When it comes to understanding how small problems left ignored can accumulate into much larger consequences, no organization has shared this lesson more powerfully than NASA. In 1986, the space shuttle Challenger exploded 73 seconds after liftoff, killing the seven astronauts aboard. Two rubber O-rings failed due to cold temperatures on the morning of the launch. Expert engineers had briefed their superiors that these parts were vulnerable to failure at low temperatures and recommended delaying the launch, but the warnings went ignored.
Investigators found that NASA’s organizational culture was a contributing factor to the accident, and that the agency violated its own safety rules and protocols. It takes 2.5 million parts working properly for a shuttle to launch, and even one small part not working can negatively affect the whole and lead to disaster.

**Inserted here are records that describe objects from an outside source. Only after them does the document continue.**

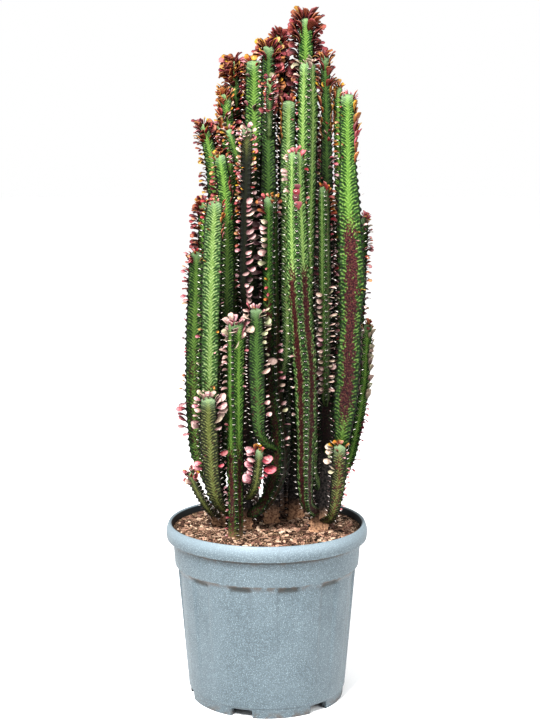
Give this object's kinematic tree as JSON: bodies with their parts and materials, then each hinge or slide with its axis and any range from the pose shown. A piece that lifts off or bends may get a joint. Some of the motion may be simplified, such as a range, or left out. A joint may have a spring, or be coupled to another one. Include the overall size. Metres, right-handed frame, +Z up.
{
  "type": "potted euphorbia",
  "caption": "Potted euphorbia: a tall bush of upright three-ribbed green stems with small red and bronze leaves, rooted in bark soil in a ribbed plastic nursery pot",
  "frame": {"origin": "on the floor under the middle of the pot, between its feet", "axes": "+Z up along the pot's axis, -Y is the front as seen in the picture, +X to the right of that view"},
  "size_m": [0.3482, 0.3384, 1.1478],
  "materials": {
    "pot": "satin",
    "soil": "matte",
    "stem_pale": "satin",
    "stem_green": "satin",
    "stem_dark": "satin",
    "stem_olive": "satin"
  },
  "bodies": {
    "root": {"pot": "pot", "soil": "soil", "main_tallest": "stem_green", "main_middle": "stem_dark", "main_inner": "stem_green", "main_left": "stem_green", "main_right": "stem_dark", "main_rear_left": "stem_green", "main_rear_right": "stem_green", "main_front": "stem_green", "branch_front_pale": "stem_pale", "branch_crown_pale": "stem_pale", "branch_right_big": "stem_green", "branch_front_olive": "stem_olive", "branch_front_left": "stem_pale", "branch_far_left": "stem_green", "branch_middle_front": "stem_dark", "branch_mid_low": "stem_dark", "branch_low_olive": "stem_olive", "branch_low_left": "stem_olive", "branch_low_right": "stem_olive", "branch_slender_right": "stem_green", "branch_left_thin": "stem_green", "branch_left_inner": "stem_green", "branch_gold": "stem_green", "branch_small_top": "stem_dark", "branch_small_left": "stem_green", "branch_diagonal": "stem_green", "branch_olive_top": "stem_olive", "branch_gold_column": "stem_pale", "branch_small_inner": "stem_pale", "branch_dark_cluster": "stem_dark", "branch_right_thin": "stem_green", "branch_pale_tip": "stem_pale", "branch_right_hidden": "stem_dark", "branch_left_hidden": "stem_dark", "branch_back_1": "stem_green", "branch_back_2": "stem_green", "branch_back_3": "stem_dark", "branch_back_4": "stem_green", "branch_back_5": "stem_green", "branch_back_6": "stem_dark", "branch_back_7": "stem_green", "branch_back_8": "stem_green", "branch_back_9": "stem_dark", "branch_back_10": "stem_olive", "branch_back_11": "stem_olive", "branch_back_12": "stem_green"}
  },
  "joints": []
}
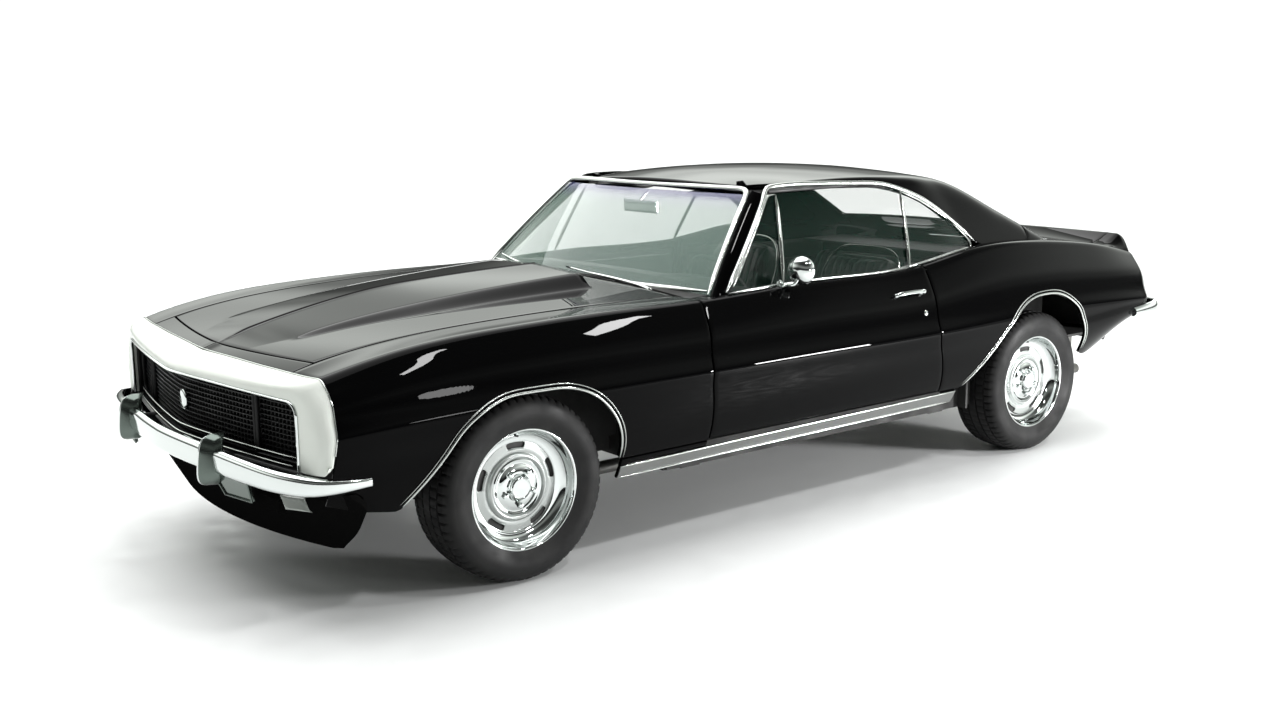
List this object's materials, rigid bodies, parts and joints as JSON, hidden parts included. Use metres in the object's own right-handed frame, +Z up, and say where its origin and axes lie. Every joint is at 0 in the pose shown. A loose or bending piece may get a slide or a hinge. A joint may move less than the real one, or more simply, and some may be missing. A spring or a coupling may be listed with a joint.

Whether it’s hand-washing or O-rings, every piece, every part and every person’s duty matters when it comes to success. Honor-driven leaders must have the awareness and courage to be big about little things when the mission and people’s lives are at stake.
An Infinite Task
Defending America’s freedom is an infinite task, a just cause and an endurance race that must be run and won. The Army was established before the country it serves, and is a values- and standards-based organization focused on excellence at every level to surmount the greater strategic goals being achieved. Freedom is preserved because of the honor-driven commitment to excellence, courage and sacrifice of ordinary Americans. Service is the essence of humanity, and to serve others and give oneself to a greater purpose is to fully live.
There is no greater honor than to give our best in service to our country. Defending America is an incredible mission without a finish line, a mission that we can never afford to lose. We must ensure our soldiers always win, and always, honor must come first.